UCI honorary president says ‘nothing illegal has happened’
The UCI president who was in power during Lance Armstrong’s reign during the Tour de France, Hein Verbruggen, has denied there was any conflict of interest after it emerged that he had business interests with the Texan’s team owner Thom Weisel.
The Wall Street Journal reported overnight that Weisel’s investment bank managed assets for Verbruggen, who was UCI chief until 2005 and who is now its honorary president.
The newspaper received confirmation from Jim Ochowicz, the current general manager of the BMC Racing Team and former USA Cycling President, who previously worked as a financial broker and who managed investments for Verbruggen.
When Ochowicz began working at Weisel’s investment bank, he confirmed to the Wall Street Journal that he brought that account over with him. That investment bank, Thomas Weisel Partners, then managed some of Verbruggen’s personal assets from 2001 to 2004, a period when Armstrong was doping his way to major victories and when the UCI was expected to maintain a fully objective relationship with the US Postal Service and all other cycling teams.
USADA CEO Travis Tygart played a key role in proving that Armstrong and his team-mate used banned substances to dominate the sport, and states that he saw serious conflicts of interest in the news. “To have the head of the sport, who’s responsible for enforcing anti-doping rules, in business with the owner of the team that won seven straight Tours de France in violation of those rules—it certainly stinks to high heaven, particularly now, given what’s been exposed that happened under his watch,” he told the paper.
In a 2008 interview with the Wall Street Journal, Verbruggen said he had never been involved in a business relationship with Ochowicz and Weisel. Now, responding today to the latest news, Verbruggen modified that stance but told AP that he has nothing to be worried about. “Nothing illegal has happened, or ever did. The comments of Mr. Tygart, I would call them cynical almost,” he said.
“I have given Jim a small amount of money to manage for me, and he moved to (work for) Thom Weisel,” he continued. “I didn’t even know who Thom Weisel was. There is no relationship whatsoever. You give a guy that you like a small amount of money to manage and 12 years later I end up in a doping case.”
Weisel is thought to be a defendant in the Qui Tam whistleblower case launched by Floyd Landis and which alleges that the team committed fraud when it used sponsorship money from the US Postal Service, a government agency, to back a team which was using banned products.

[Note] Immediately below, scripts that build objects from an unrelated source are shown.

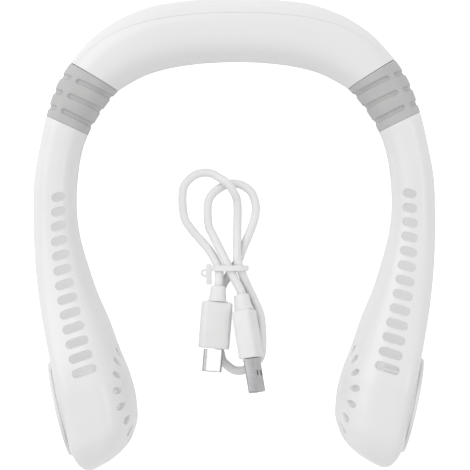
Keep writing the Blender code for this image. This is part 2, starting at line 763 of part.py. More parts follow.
# The arms
def slot_cutters(side):
    """Upright cutters for the row of outlet slots, from inside the arm to above its top."""
    path = [plan_point(*place) for place in SLOT_PATH_SHARES]
    _, length = smooth_route(path, len(path))
    count = round(length / SLOT_PITCH) + 1
    middles, _ = smooth_route(path, count)
    meshes = []
    for k, middle in enumerate(middles):
        share = k / (count - 1)
        long_side = SLOT_FIRST_LENGTH + (SLOT_LAST_LENGTH - SLOT_FIRST_LENGTH) * share
        tilt = math.radians(SLOT_FIRST_TILT_DEG + (SLOT_LAST_TILT_DEG - SLOT_FIRST_TILT_DEG) * share)
        outline = stadium(long_side, SLOT_WIDTH)
        mesh = prism(f"slot_{k}", outline, ARM_HEIGHT / 2, POD_HEIGHT + OVERRUN)
        place = Matrix.Translation((side * middle.x, middle.y, 0))
        meshes.append(moved(mesh, place @ Matrix.Rotation(-side * tilt, 4, "Z")))
    return joined("slots", meshes)


def intake_cutters(side):
    """Cutters for the ring of intake holes on the inner face, along the blower's axis."""
    meshes = []
    for k in range(INTAKE_HOLES):
        outline = stadium(INTAKE_HOLE_LENGTH, INTAKE_HOLE_WIDTH, 2)
        mesh = prism(f"hole_{k}", outline, -2 * POD_HEIGHT, -WHEEL_RADIUS)
        turn = Matrix.Rotation(side * math.radians(INTAKE_TURN_DEG) + math.tau * k / INTAKE_HOLES, 4, "Z")
        meshes.append(moved(mesh, turn @ Matrix.Translation((INTAKE_RING_RADIUS, 0, 0))))
    return joined("intake_holes", meshes)


def arm_shells(name, side, arm, white):
    for half in ("inner", "outer"):
        outer_rows = [half_row(t, side, 0, half) for t in arm_stations(ARM_END)]
        inner_rows = [half_row(t, side, WALL, half) for t in arm_stations(CAVITY_END)]
        title = f"arm_{half}_shell_{name}"
        build, outer, inner = channel(title, outer_rows, inner_rows)
        close_ring_end(build, outer[0], inner[0])
        close_blind_end(build, outer[-1], inner[-1])
        shell = add_object(title, finish_mesh(title, build), white, arm)
        frame = pod_frame(side)
        if half == "inner":
            boolean(shell, slot_cutters(side), "DIFFERENCE", arm)
            boolean(shell, intake_cutters(side), "DIFFERENCE", arm, frame)
        else:
            mouth = collar_radius() - COLLAR_WALL
            plug = prism("collar", circle(collar_radius(), ROUND_SIDES), -COLLAR_DEPTH, 0)
            boolean(shell, plug, "UNION", arm, frame)
            hole = prism("mouth", circle(mouth, ROUND_SIDES), -COLLAR_DEPTH - OVERRUN, OVERRUN)
            boolean(shell, hole, "DIFFERENCE", arm, frame)


def collar_radius():
    return COVER_RADIUS - COVER_OVERHANG


def cover_profile():
    """The cover's cross-section, from the middle of its underside round to the middle of its crown."""
    seat = CLEARANCE
    skirt_outer = collar_radius() - COLLAR_WALL - CLEARANCE
    skirt_inner = skirt_outer - SKIRT_WALL
    top = seat + COVER_RIM + COVER_CROWN
    crown = [
        (COVER_RADIUS * share, seat + COVER_RIM + COVER_CROWN * (1 - share**2))
        for share in COVER_CROWN_SHARES
    ]
    return [
        (0, top - COVER_WALL), (skirt_inner / 2, top - COVER_WALL - COVER_CROWN / 4),
        (skirt_inner, seat + COVER_RIM - COVER_WALL / 2),
        (skirt_inner, seat - SKIRT_DEPTH), (skirt_outer, seat - SKIRT_DEPTH), (skirt_outer, seat),
        (COVER_RADIUS, seat), (COVER_RADIUS, seat + COVER_RIM * COVER_EDGE_SHARE), *crown, (0, top),
    ]


def intake_cover(name, side, arm, white):
    frame = pod_frame(side)
    dome = turned(f"intake_cover_{name}", cover_profile())
    cover = add_object(f"intake_cover_{name}", dome, white, arm, frame)
    length = COVER_SLOT_OUTER_RADIUS - COVER_SLOT_INNER_RADIUS
    middle = (COVER_SLOT_OUTER_RADIUS + COVER_SLOT_INNER_RADIUS) / 2
    meshes = []
    for k in range(COVER_SLOTS):
        mesh = prism(f"cover_slot_{k}", stadium(length, COVER_SLOT_WIDTH, 2), -SKIRT_DEPTH, COVER_RADIUS)
        turn = Matrix.Rotation(math.tau * k / COVER_SLOTS, 4, "Z")
        meshes.append(moved(mesh, turn @ Matrix.Translation((middle, 0, 0))))
    boolean(cover, joined("cover_slots", meshes), "DIFFERENCE", arm, frame)


# The blower
def mount_levels():
    """The motor mount's outer and inner face, along the pod frame's Z."""
    outer_face = -SKIRT_DEPTH
    return outer_face, outer_face - MOUNT_THICKNESS


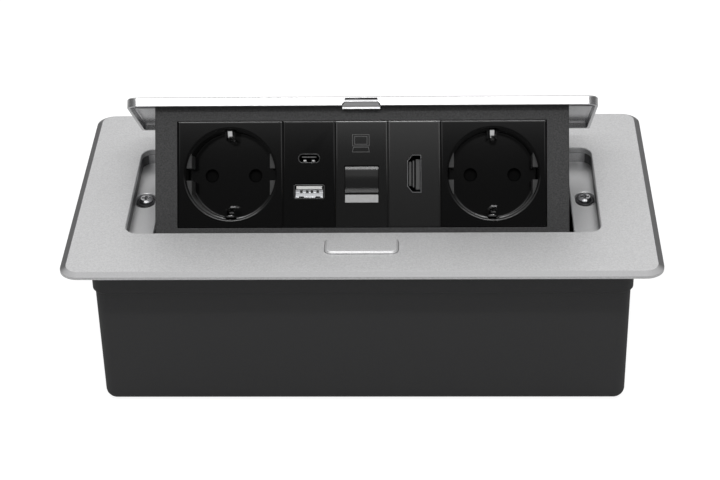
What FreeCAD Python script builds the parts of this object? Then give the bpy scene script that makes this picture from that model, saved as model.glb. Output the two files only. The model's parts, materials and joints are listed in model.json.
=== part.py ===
import FreeCAD, Part

import math
import os

V = FreeCAD.Vector

# Pop-up socket unit for a table top, shown open. Millimetres, +Z up, front towards -Y.
# The origin is the middle of the box's underside. The whole pop-up module is described in its
# shut position, where the lid lies flush in the flange, and is then swung open about its pivot.

# Inserts in the face: modules of one height and two widths
wide_insert = 45.0
narrow_insert = 22.5
insert_gap = 0.12
insert_sunk = 0.35
insert_bevel = 0.7
insert_back_flange = 2.0
insert_flange_reach = 1.8

# Face of the module: u to the right, v up the face, w out of the face
face_rake = 8.0
face_border = 9.5
face_thick = 2.5
face_edge_break = 0.4
lid_overhang = 4.3
window_below_lid = 6.3
window_play = 0.5
window_height = 45.2
face_below_window = 6.35
window_width = 2 * wide_insert + 3 * narrow_insert + window_play
face_width = window_width + 2 * face_border

# Flange: the visible frame that lies on the table
flange_width = 250.0
flange_depth = 136.0
flange_thick = 2.4
flange_corner = 8.0
flange_bevel_run = 2.4
flange_bevel_drop = 1.3
finger_recess = 12.5
opening_width = face_width + 2 * finger_recess
opening_depth = 70.5
opening_shift = -0.5
opening_corner = 5.5
opening_edge_break = 0.35

# Box under the flange
box_side_land = 11.8
box_front_land = 20.75
box_width = opening_width + 2 * box_side_land
box_depth = opening_depth + 2 * box_front_land
box_height = 71.4
box_wall = 2.5
box_draft = 0.25
box_corner = 5.0
box_floor_round = 4.4
band_height = 15.0
band_proud = 1.0
band_round = 0.9

# Screw columns, cable holes and cord clamp of the box
screw_column_radius = 4.6
column_rib = 2.4
column_rib_height = 14.0
mains_hole_radius = 7.5
mains_bore_radius = 4.0
data_hole_radius = 9.0
data_bore_radius = 6.0
cable_hole_z = 17.0
mains_hole_x = -70.0
data_hole_x = 62.0
bush_lip = 2.2
bush_fit = 0.2
clamp_pitch = 22.0
clamp_back = 18.0
clamp_boss_radius = 3.4
clamp_boss_top = 10.5
clamp_bar = 2.5
clamp_width = 8.0

# Tray that lines the opening and carries the two ledges
tray_inset = 0.6
tray_wall = 1.5
recess_depth = 8.0
ledge_thick = 1.6
ledge_fillet = 2.0
well_side_gap = 2.1
well_front_lip = 1.4
well_rear_lip = 1.4
well_corner = 2.5
well_half_width = face_width / 2 + well_side_gap
tray_screw_inset = 4.3
tray_screw_x = opening_width / 2 - tray_screw_inset
tray_screw_y = 4.3
counterbore_radius = 4.6
counterbore_depth = 0.9
frame_screw_x = 60.0
frame_ear_reach = 8.0
frame_ear_half = 5.0
frame_ear_thick = 2.0
frame_pad_radius = 4.0
frame_pad_height = 3.0

# Lid
lid_side_gap = 0.75
lid_width = opening_width - 2 * lid_side_gap
lid_depth = 52.0
lid_height = 4.4
lid_skin = 1.5
lid_rim = 1.3
lid_front_corner = 5.0
lid_rear_corner = 1.0
lid_edge_break = 0.35
lid_gap = 0.7
lid_rib = 1.0
lid_rib_drop = 0.8
lid_front_rib = 15.0
lid_rear_rib = 6.4
lid_screw_x = 70.0
lid_screw_ahead = (39.0, 15.0)

# Strike let into the lid's front edge
strike_half_top = 7.0
strike_half_foot = 8.1
strike_slot_top = 1.04
strike_top = 2.14
strike_flat = 3.0
strike_foot = 5.6
strike_lean = 1.5
strike_seat = 0.6

# Pivot and swing
pivot_behind_opening = 9.65
pivot_drop = 24.3
open_angle = 41.0
pin_radius = 2.5
running_clearance = 0.05
eye_radius = 5.2
pin_reach = 14.5
pin_head_radius = 4.5
pin_head = 2.2
clip_groove = 0.9
clip_radius = 4.4
bush_radius = 5.0
stop_radius = 1.6
stop_back = 15.0
stop_spigot = 0.75

# Shell and arms of the module
shell_wall = 2.0
shell_rear_gap = 1.65
shell_rear_break = 48.0
shell_foot_step = 5.0
shell_foot_drop = 61.5
arm_inset = 3.0
arm_thick = 2.5
arm_inside = face_width / 2 - arm_inset
arm_top_drop = 22.5
arm_bottom_drop = 40.0
arm_boss_radius = 3.6
arm_boss_length = 11.0
arm_screw_length = 7.0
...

A decision is expected to be made soon by U.S. Attorney General Eric Holder about whether or not the government will join Landis’ case. If so, the odds of victory would be greatly increased.

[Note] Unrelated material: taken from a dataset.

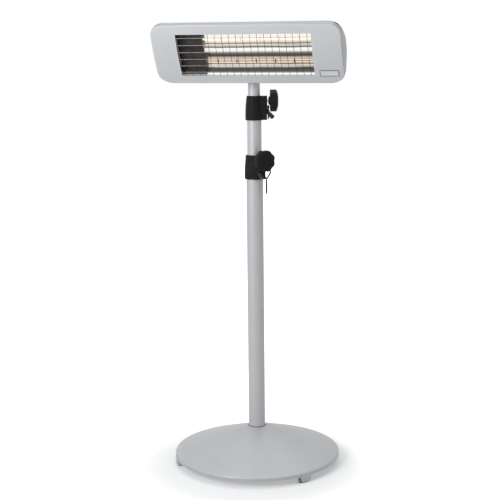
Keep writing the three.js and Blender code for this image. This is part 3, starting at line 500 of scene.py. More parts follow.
def lathe(outline, sides=96, scale_at=None):
    """A body turned about Z. An outline that starts and ends on the axis is closed there."""
    on_axis = outline[0][0] < 1e-6 and outline[-1][0] < 1e-6
    rings = outline[1:-1] if on_axis else outline
    sections = []
    for r, z in rings:
        ring = []
        for i in range(sides):
            a = 2 * pi * i / sides
            k = scale_at(a, r, z) if scale_at else 1
            ring.append((r * k * cos(a), r * k * sin(a), z))
        sections.append(ring)
    verts, faces = skin(sections, closed=not on_axis, capped=False)
    if on_axis:
        first, last = len(verts), len(verts) + 1
        verts += [(0, 0, outline[0][1]), (0, 0, outline[-1][1])]
        top = (len(sections) - 1) * sides
        faces += [(first, (i + 1) % sides, i) for i in range(sides)]
        faces += [(last, top + i, top + (i + 1) % sides) for i in range(sides)]
    return verts, faces


def sweep(points, radius, sides=12, closed=False):
    """A round wire along points."""
    points = [Vector(p) for p in points]
    n = len(points)
    sections = []
    normal = None
    for i, p in enumerate(points):
        before = points[i - 1] if i or closed else p
        after = points[(i + 1) % n] if i + 1 < n or closed else p
        way = (after - before).normalized()
        if normal is None:
            normal = way.orthogonal().normalized()
        normal = (normal - way * normal.dot(way)).normalized()
        other = way.cross(normal)
        turns = [2 * pi * k / sides for k in range(sides)]
        sections.append([p + (normal * cos(a) + other * sin(a)) * radius for a in turns])
    return skin(sections, closed=closed)


def divided(outline, parts_in):
    """An outline with every edge cut into parts_in(its length) parts."""
    out = []
    for i, point in enumerate(outline):
        last = outline[i - 1]
        parts = parts_in(dist(point, last))
        out += [tuple(a + (b - a) * (k + 1) / parts for a, b in zip(last, point)) for k in range(parts)]
    return out


def prism(outline, x0, x1):
    """An outline of (y, z) points, run along X."""
    return skin([[(x, y, z) for y, z in outline] for x in (x0, x1)])


def joined(parts):
    verts, faces = [], []
    for v, f in parts:
        start = len(verts)
        verts += v
        faces += [tuple(i + start for i in corners) for corners in f]
    return verts, faces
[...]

If Armstrong, Weisel or others are found guilty, they could be liable to pay up to $100 million in damages.
CBS News reported this week that Armstrong offered over $5 million as a settlement to federal agents as compensation, but that this was rejected. It is thought that Justice Department officials also rejected as ‘inadequate’ his offer to be a cooperating witness.
In 2010 the Daily News listed the defendants as including Armstrong, Weisel, Armstrong’s manager Bill Stapleton, Bart Knaggs, former US Postal Service general manager Johan Bruyneel, plus the companies Tailwind Sports Corporation, Tailwind LLC, Montgomery Sports, Inc., and Capital Sports and Entertainment.

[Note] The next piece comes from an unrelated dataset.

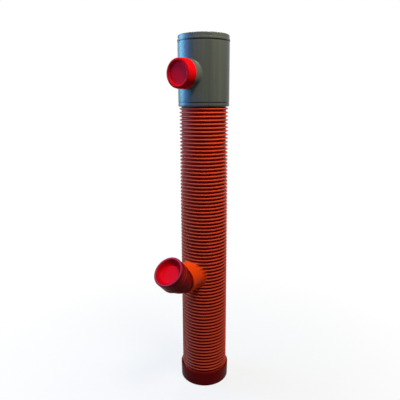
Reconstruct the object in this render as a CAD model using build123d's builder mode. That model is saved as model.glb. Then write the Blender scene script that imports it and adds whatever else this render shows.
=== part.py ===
"""Downpipe gully: a corrugated riser with a turnable inlet top, a silt sump and a bent outlet.

Millimetres. Origin at the centre of the flat base, on the riser's axis, +Z up.
Inlet and outlet both point towards -X.
"""

import os
from math import cos, radians, sin, tan

from build123d import *

os.makedirs("parts", exist_ok=True)

# Riser: twin-wall pipe, ribbed outside and smooth inside
rib_pitch = 14.9
rib_count = 86
crest_radius = 100.0
valley_radius = 91.0
riser_bore_radius = 88.0
riser_foot = 8.5

# Branch pipes of nominal size 110
pipe_radius = 55.0
pipe_wall = 3.2
pipe_end_chamfer = 2.0

# Gaps: a push fit, a turning fit, and a fixed fit
push_gap = 0.3
turning_gap = 0.3
fixed_gap = 0.2

# End cap under the riser
cap_height = 66.0
cap_rim_radius = 108.0
cap_foot_radius = 106.6
cap_floor = 5.0
cap_foot_chamfer = 3.0
cap_rim_chamfer = 1.2
cap_seat_radius = 84.0

# Inlet top
socket_depth = 41.6
top_height = 229.9
top_wall = 3.5
stop_ledge_width = 6.5
stop_ledge_thickness = 4.0
seam_chamfer = 0.8
inlet_rise = 105.4
inlet_reach = 157.0

# Ring that holds the top's seal, with a groove that marks its seam with the top
ring_height = 16.9
ring_chamfer_height = 4.5
ring_chamfer_width = 2.0
ring_groove_height = 2.8
ring_groove_depth = 1.5
tongue_height = 8.0
tongue_wall = 1.3

# Lid, whose neck leaves a shadow gap between its flange and the top's rim
lid_plug_depth = 18.0
lid_plug_wall = 2.8
lid_neck_radius = 102.4
lid_neck_height = 3.4
lid_flange_radius = 105.2
lid_flange_thickness = 7.0
lid_skirt_radius = 103.0
lid_skirt_height = 16.1
lid_top_thickness = 3.5
lid_edge_chamfer = 3.0

# Push-on cap of the inlet
inlet_cap_radius = 57.0
inlet_cap_skirt = 34.3
inlet_cap_floor = 3.0
inlet_cap_recess = 7.0
inlet_cap_recess_radius = 42.5
inlet_cap_recess_slope = 4.0
inlet_cap_taper_length = 12.0
inlet_cap_taper_width = 1.4
inlet_cap_edge_chamfer = 2.2

# Saddle branch on the riser
outlet_height = 526.0
saddle_rim_reach = 156.0
saddle_rim_radius = 62.5
saddle_bead_reach = 136.0
saddle_neck_reach = 132.0
saddle_neck_radius = 60.0
saddle_flare_reach = 104.0
saddle_root_reach = 72.0
saddle_root_radius = 69.0
saddle_socket_depth = 44.0
sleeve_wall = 2.9
saddle_rim_chamfer = 1.2

# Outlet bend
bend_angle = 45.0
bend_radius = 58.0
bend_neck = 0.2
elbow_to_mouth = 91.8
outlet_socket_radius = 65.2
outlet_socket_depth = 57.0
outlet_neck = 0.6
outlet_shoulder = 4.5
mouth_chamfer = 1.7
mouth_edge_chamfer = 1.0

# Lip seals of the two branch sockets
seal_depth = 7.0
seal_width = 9.0
seal_height = 4.6

# Rib seals of the riser's two ends
rib_seal_inner_radius = 92.5
rib_seal_inner_width = 2.2
rib_seal_outer_width = 10.0
cap_seal_valley = 3
top_seal_valley = 84

# Plug of the outlet
plug_depth = 24.0
plug_floor = 4.0
plug_edge_wall = 2.0
plug_edge_chamfer = 0.8
plug_dish_radius = 47.0
plug_floor_chamfer = 9.0
plug_back_chamfer = 7.0

# Sizes that follow from those above
riser_top = riser_foot + rib_count * rib_pitch
pipe_bore_radius = pipe_radius - pipe_wall
top_bore_radius = crest_radius + turning_gap + fixed_gap
top_radius = top_bore_radius + top_wall
top_foot = riser_top - socket_depth
top_rim = top_foot + top_height
inlet_height = top_foot + inlet_rise
ledge_radius = top_bore_radius - stop_ledge_width
push_bore_radius = pipe_radius + push_gap
seal_groove_radius = push_bore_radius + seal_height


def branch_plane(height):
    """Profile plane of a turned branch part: x runs out along -X, y is the radius."""
    return Plane(origin=(0, 0, height), x_dir=(-1, 0, 0), z_dir=(0, 1, 0))


def branch_face(distance, height):
    """Plane across a branch, facing away from the riser."""
    return Plane(origin=(-distance, 0, height), x_dir=(0, 1, 0), z_dir=(-1, 0, 0))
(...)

Armstrong will confess to doping on Oprah Winfrey’s show tonight after years of denials, threats and legal actions against his accusers.
He has reportedly offered to testify against senior officials in the sport. According to former team-mates of Armstrong, the Texan told them that Verbruggen had helped him deal with a positive test at the 2001 Tour de Suisse.
The Dutchman denies this, and also denies a claim that he received a $500, 000 payment from Weisel and Nike in 1999. Armstrong tested positive for corticoids during that year’s Tour but was allowed to continue in the race.
He told Dutch magazine De Muur this week that he was ‘not responsible’ for the fact that Armstrong and his team doped for many years and were never caught. In 2011 he defended the American, telling the AD.nl website that he was sure that the American rider had ‘never, never, never doped.’
Now, he appears to be shifting the blame to the anti-doping agencies for not catching the rider. “Nobody knew anything for sure. We knew as much as the journalists.
“If you test someone 215 times and he is always negative, then the problem is in the test itself. I’m not responsible. I don’t understand the whole fuss at all.”
He now concedes that accepting a substantial donation from Armstrong to the UCI was flawed. “In retrospect, I should not have taken the money,” he said.
Meanwhile, speaking to the San Francisco Business Times, Weisel claimed that he did not know about any drug use on the US Postal Service team. “I never had one discussion with one coach or one rider about doping,” he said. “And to my knowledge, the guys that were running my program – Mark Gorski (Postal general manager) and (operations director) Dan Osipow – they did not either.”
“People say ‘Jesus, you had to know this was going on because everyone was doing it.’ That’s not true. I never thought it was. I don’t think many cycling teams were deploying that practice. And we certainly had part of our rider contract where if a person tested positive, they were off the team. We were very explicit there.”
If Armstrong does eventually testify, investigators will be keen to determine if the accounts given by Weisel and Verbruggen are indeed accurate. He is determined to try to reduce his lifetime ban and return to triathlon.
Under the WADA Code, such a ban can be reduced to eight years minimum, but WADA confirmed to VeloNation this week that in the event of serious cooperation and the provision of important information, that there might be scope within the rules to reduce it further.